Several hundred meters away, a fighter jet can be seen preparing to take off.
Taxiing down the runway, the fighter, an F-16I, came nearer and nearer, soaring with deafening noise into the sky, which was a little gray.
The scene, witnessed Wednesday afternoon at southern Israel's Ramon air base, which lies in the heartland of the Negev Desert, is an indication of frequent training mission of the Israel Air Force (IAF).
"Since the 2006 Second Lebanon War, we have been training like hell, every day and every night," Colonel Ziv Levy, commander of Ramon air base, said in a briefing to a group of foreign journalists.
Israel and Lebanon's Shiite Hezbollah movement plunged into a devastating 34-day war in 2006 that claimed the lives of more than160 Israelis, mostly soldiers, and over 1,200 Lebanese, most of them civilians.
Earlier Wednesday, Lieutenant Colonel Gil, commander of Ramon air base's Magic Touch (Apache helicopters) squadron, and Lieutenant Colonel Amnon, commander of the air base's Negev (F-16Ifighters) squadron, also said that the air base is busy training, as well as carrying out various military operations to protect the Jewish state.
The reason behind the hard training, said Levy, is that the Jewish country faces new challenges and the IAF, as an important component of Israel Defense Forces (IDF), must ensure that it is well-prepared for any potential conflict in the future.
Citing the threats from Iran, Hamas and Hezbollah, the 44-year-old colonel said that the IDF must always be on the alert and get prepared for any mission.
"My job is to make sure that the air base is ready for any scenario, that nobody can eliminate us, because Israel can not afford a failure," said the air base commander, adding that in addition to hard training, the IAF is also seeking new technology and smart, unique weapons, which can be used to cope with its enemies.
Gabriel Castellan, an IDF spokesman who coordinated the unusual opening of the desert base to the foreign media, echoed Levy's words.
"IDF must be prepared for any scenario, because if we lose, we will disappear. We can not afford it," the young man told Xinhua.
Asked about the objective of organizing the foreign press tour, he said that the tour had been planned for months, aiming to help the foreign press get a better picture of the IAF.
"It has nothing to do with any possible IDF operation," he said.

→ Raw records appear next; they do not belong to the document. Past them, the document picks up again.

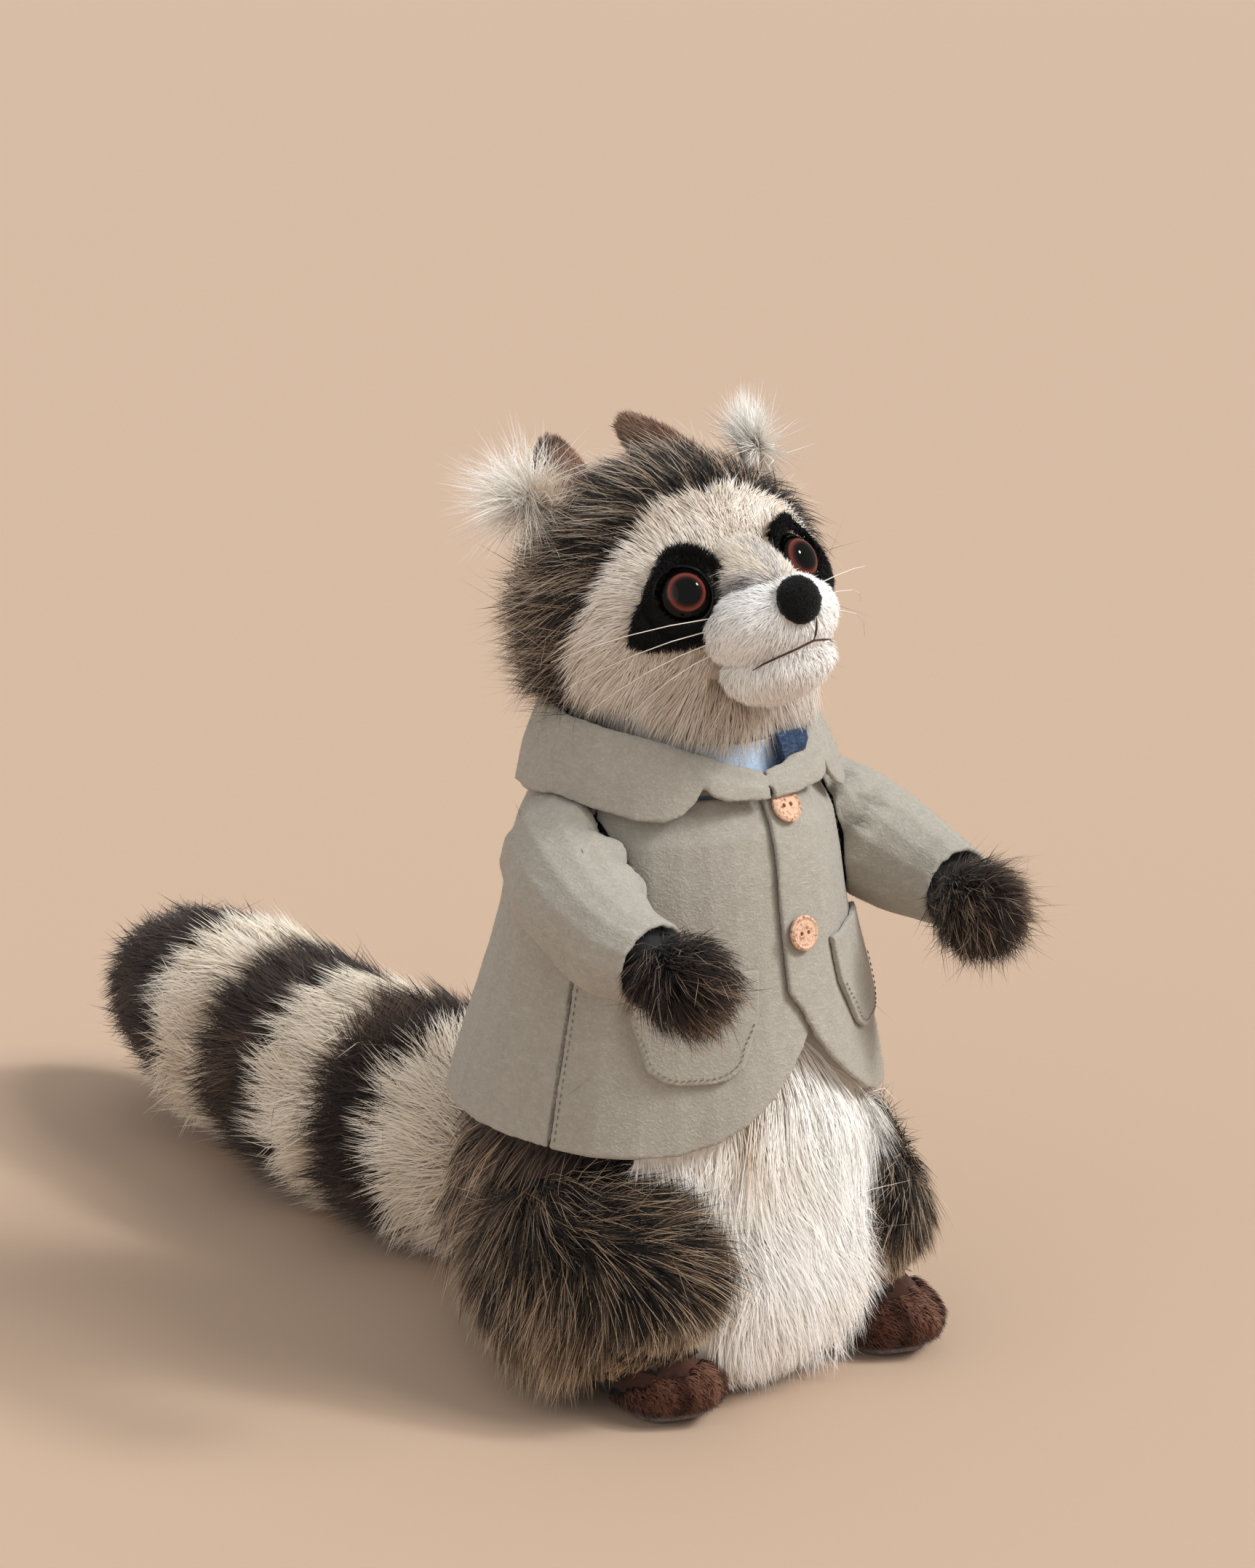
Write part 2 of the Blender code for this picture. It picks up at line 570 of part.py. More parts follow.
# Arms: stuffed fur arms that run down the sleeves and end in round paws.
def arm_rings(side, shrink, start=0):
    line = [(Vector(mirrored(p, side)), r - shrink) for p, r in ARM_LINE]
    rings, up = [], Vector((0, 0, 1))
    for k in range(start, len(line)):
        p, r = line[k]
        ahead = (line[min(k + 1, len(line) - 1)][0] - line[max(k - 1, 0)][0]).normalized()
        across = ahead.cross(up).normalized()
        lift = across.cross(ahead)
        rings.append([(p + across * r * cos(2 * pi * i / 14) + lift * r * sin(2 * pi * i / 14)) * MM
                      for i in range(14)])
    return rings


arms = {}
for side in (-1, 1):
    rings = arm_rings(side, FELT / MM + CUFF_EASE / MM)
    last = Vector(mirrored(ARM_LINE[-1][0], side))
    paw = Vector(mirrored(PAW_AT, side))
    ahead = (paw - last).normalized()
    across = ahead.cross(Vector((0, 0, 1))).normalized()
    lift = across.cross(ahead)
    for t, r in ((-0.785, 0.79), (-0.52, 0.885), (-0.115, 1.0), (0.29, 0.94), (0.64, 0.70), (0.845, 0.35)):
        t, r = t * PAW_R, r * PAW_R
        rings.append([(paw + ahead * t + across * r * cos(2 * pi * i / 14)
                       + lift * r * sin(2 * pi * i / 14)) * MM for i in range(14)])
    arm = piece(side_name("arm", side), loft(rings), PAW_FUR)
    carve(arm, body)
    arms[side] = arm

# Jacket: a back and two fronts of grey felt, cut to shape around the body.
def coat_point(angle, height, out=0.0):
    a = table(COAT_RINGS, height, 1) + out
    b = table(COAT_RINGS, height, 2) + out
    return Vector((a * sin(angle), table(COAT_RINGS, height, 3) - b * cos(angle), height)) * MM


def panel_rows(first, last, heights, lowest, out, columns):
    """Rows of a panel between two angles; the lowest row follows its own cut edge."""
    rows = []
    for k in range(heights):
        row = []
        for i in range(columns):
            t = i / (columns - 1)
            t = 1 - (1 - t) ** 1.6
            angle = first + (last - first) * t
            low = lowest(angle)
            height = low + (NECK - low) * k / (heights - 1)
            row.append(coat_point(angle, height, out(angle)))
        rows.append(row)
    return rows


def cut_edge(edge, hike):
    """Height of a front's lower edge, which curves up to the edge in the middle."""
    def lowest(angle):
        away = abs(angle - edge) * coat_point(pi / 2, HEM).x / MM / CORNER_RUN
        lift = hike * max(0.0, cos(angle * 90.0 / SIDE_SEAM)) ** 2
        return HEM + CORNER * max(0.0, 1 - away) ** 2 + lift
    return lowest


def lap_out(angle):
    """The left front rides over the right front near the middle."""
    t = min(1.0, max(0.0, (radians(LAP_STARTS) - angle) / radians(LAP_RUN)))
    return (FELT / MM + SEAM / MM + 0.5) * t * t * (3 - 2 * t)


gap_turn = SIDE_GAP / coat_point(pi / 2, (HEM + NECK) / 2).x
seam_turn = radians(SIDE_SEAM) + gap_turn
jacket_back = sheet("jacket_back", [
    [coat_point(seam_turn + 2 * (pi - seam_turn) * i / 16, HEM + (NECK - HEM) * k / 7) for i in range(17)]
    for k in range(8)], FELT, FELT_GREY)
front_right = sheet("jacket_front_right", panel_rows(
    -radians(SIDE_SEAM), radians(RIGHT_EDGE), 9, cut_edge(radians(RIGHT_EDGE), 0.0), lambda a: 0.0, 11),
    FELT, FELT_GREY)
front_left = sheet("jacket_front_left", panel_rows(
    radians(SIDE_SEAM), radians(LEFT_EDGE), 9, cut_edge(radians(LEFT_EDGE), HIKE), lap_out, 11),
    FELT, FELT_GREY)
for panel in (jacket_back, front_right, front_left):
    for side in (-1, 1):
        carve(panel, arms[side])

# Sleeves: felt tubes over the arms that end at the armholes.
sleeves = {}
for side in (-1, 1):
    outer = arm_rings(side, 0.0, 1)
    inner = arm_rings(side, FELT / MM, 1)
    sleeve = piece(side_name("sleeve", side), loft(outer + inner[::-1], caps=False), FELT_GREY)
    coat = piece("coat_form", loft([
        [coat_point(2 * pi * i / 36, HEM + (NECK - HEM) * k / 10,
                    2 * SEAM / MM + lap_out(2 * pi * i / 36 - 2 * pi * (i > 18))) for i in range(36)]
        for k in range(11)]), FELT_GREY)
    carve(sleeve, coat, 0.0)
    sleeves[side] = sleeve
    bpy.data.objects.remove(coat, do_unlink=True)

# Collar: one folded strip that stands up round the neck and falls over the shoulders,
# with a notch and a lapel at each front.
COLLAR = [  # turn, stand radius, fold height, outer radius at the edge, edge height
    (0, 46.5, 224.0, 55.5, 215.0), (14, 45.0, 227.0, 56.5, 216.5), (26, 43.8, 231.0, 56.5, 218.0),
    (30, 43.6, 232.0, 54.5, 222.0), (34, 43.5, 233.0, 56.0, 215.5), (44, 43.3, 236.0, 58.5, 210.5),
    (58, 43.3, 238.5, 59.0, 211.5), (75, 43.3, 240.5, 58.0, 214.5), (95, 43.3, 242.5, 57.5, 217.0),
    (125, 43.3, 243.5, 57.0, 219.0), (180, 43.3, 244.0, 57.0, 220.0),
]
COLLAR_ENDS = (-3.0, -4.8)  # degrees from the middle to its left and right ends
half = [8, 22, 27, 30, 33, 38, 44, 54, 70, 92, 124]
turns = [COLLAR_ENDS[0]] + half + [158, 202] + [360 - t for t in reversed(half)] + [360 + COLLAR_ENDS[1]]
rows = []
for t in turns:
    angle = radians(t)
    stand, top, rim, low = (table(COLLAR, min(abs(t), abs(360 - t)), c) for c in (1, 2, 3, 4))
    row = []
    for r, z in ((stand, NECK + 0.3), (stand + 0.8, top - 3.0),
                 (stand + 3.4, top - 0.3), (stand + 5.6, top - 1.6), (stand + 7.2, top - 4.5),
                 ((stand + 7.2 + rim) / 2 + 0.6, (top + low) / 2 - 1), (rim, low)):
        row.append(Vector(((r + 1.0) * sin(angle), -(r - 1.0) * cos(angle), z)) * MM)
    rows.append(row)
collar = sheet("collar", rows, FELT, FELT_GREY, Vector((0, 0, 0.22)), 0.95)
for panel in (front_right, front_left, jacket_back, sleeves[-1], sleeves[1]):
    carve(panel, collar)

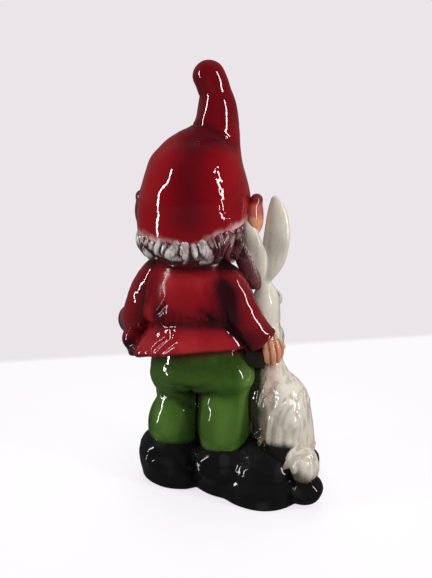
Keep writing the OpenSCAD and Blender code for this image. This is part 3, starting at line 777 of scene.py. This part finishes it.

However, a possible conflict between Israel and Iran did stand out in Wednesday's tour.
Asked by foreign press about the Iranian nuclear issue, Levy said that despite sanctions and diplomacy, Iran is continuing with its nuclear program and pursuing nuclear weapons.
"This will pose a serious threat not only to Israel, but to the region and the world," said the air base commander. Israeli leaders have repeatedly voiced similar remarks.
The United States, Israel and their Western allies accuse Iran of secretly developing nuclear weapons, but Iran insists that its nuclear program is only for generating electricity.
Washington and Israel have consistently refused to rule out the possibility of military strikes against Iran over its refusal to halt its nuclear program. Earlier this year, speculations once flared up that Israel might carry out a military strike against Iran's nuclear sites.
As for the possibility of an IAF attack against Iran's nuclear facilities, Levy said that it is a decision up to Israeli political leadership, reiterating that what IAF can do is to get prepared for defending the country.
When asked by foreign press whether he has been trained to prepare for a possible strike against Iran, Arik, an F-16I pilot, maintained deliberate ambiguity.
"The plane can go far enough to defend Israel and its interests," said the 23-year-old pilot, without elaborating.
Iran, which calls for Israel's destruction, announced earlier this month that the Islamic Republic has successfully test-fired anew surface-to-surface missile, which has a range of about 1,200 miles (2,000 km).
Iranian President Mahmoud Ahmadinejad also warned that his country will give a crushing response to any invaders as it possesses new generation missiles that can reach U.S. bases in the Middle East and Israel.